Hackers stalking an unsuspecting user
There will always be hackers and scammers who try to take your funds. If you pay attention to each of your steps you can keep them at bay.
Below is a list of risks that users experience when using cryptocurrencies:
  • Sending money to the wrong wallets: this is very common since the complexity in the readability of the wallets makes it difficult to distinguish between the real recipient and a different one. There are already solutions for this risk, such as ENS (Ethereum Name Service) which allows the user to create a human-readable address associated with their wallet, dramatically reducing the incidence of this error.
  • Phishing: Let’s not deny it, we all like to be told nice things that are pleasant to read, and even more so when they promise profits in cryptocurrencies with just a few clicks. This is where the old adage “if it sounds great, it probably isn’t” operates. Hackers and social engineers swarm social networks creating fake projects in which they attract unsuspecting users to click on poisoned links. Thousands of users have suffered loss of funds with these scams in recent months.
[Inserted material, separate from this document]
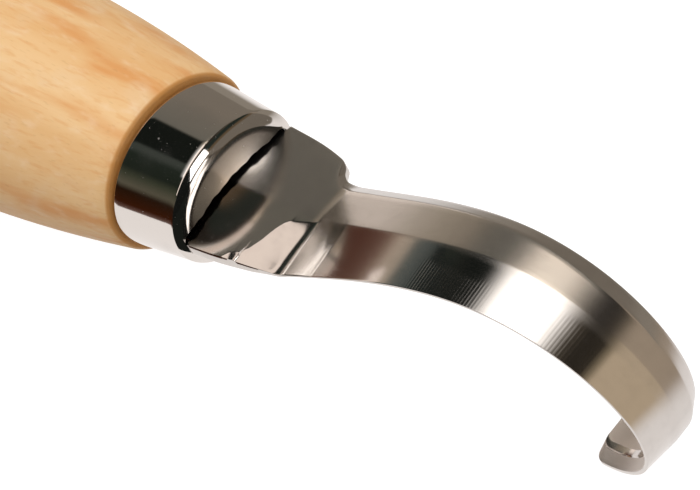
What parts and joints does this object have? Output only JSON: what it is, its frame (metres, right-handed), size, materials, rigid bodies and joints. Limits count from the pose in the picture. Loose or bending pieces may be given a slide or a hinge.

  • Massive hacks to smart contracts: we have already witnessed important hacks to protocols such as Ronin (655m USD losses), Mt.Gox (25,000 Bitcoins in 2011, which today is a fortune) among others that sowed distrust among investors. There is no way for a user to be exempt from these types of events although there are now legal regulations to protect the investor


Cryptocurrencies represent a revolutionary shift in finance, with Bitcoin’s recent surge underscoring their growing impact. Understanding these digital currencies involves recognizing their decentralized, blockchain-powered nature and key features like transparency and security. Advantages include faster, cost-effective transactions, financial inclusion, and programmability through smart contracts. However, the industry’s infancy comes with risks like wallet errors, phishing scams, and smart contract hacks. Navigating these challenges requires vigilance, but the potential for financial innovation and transformation is undeniable.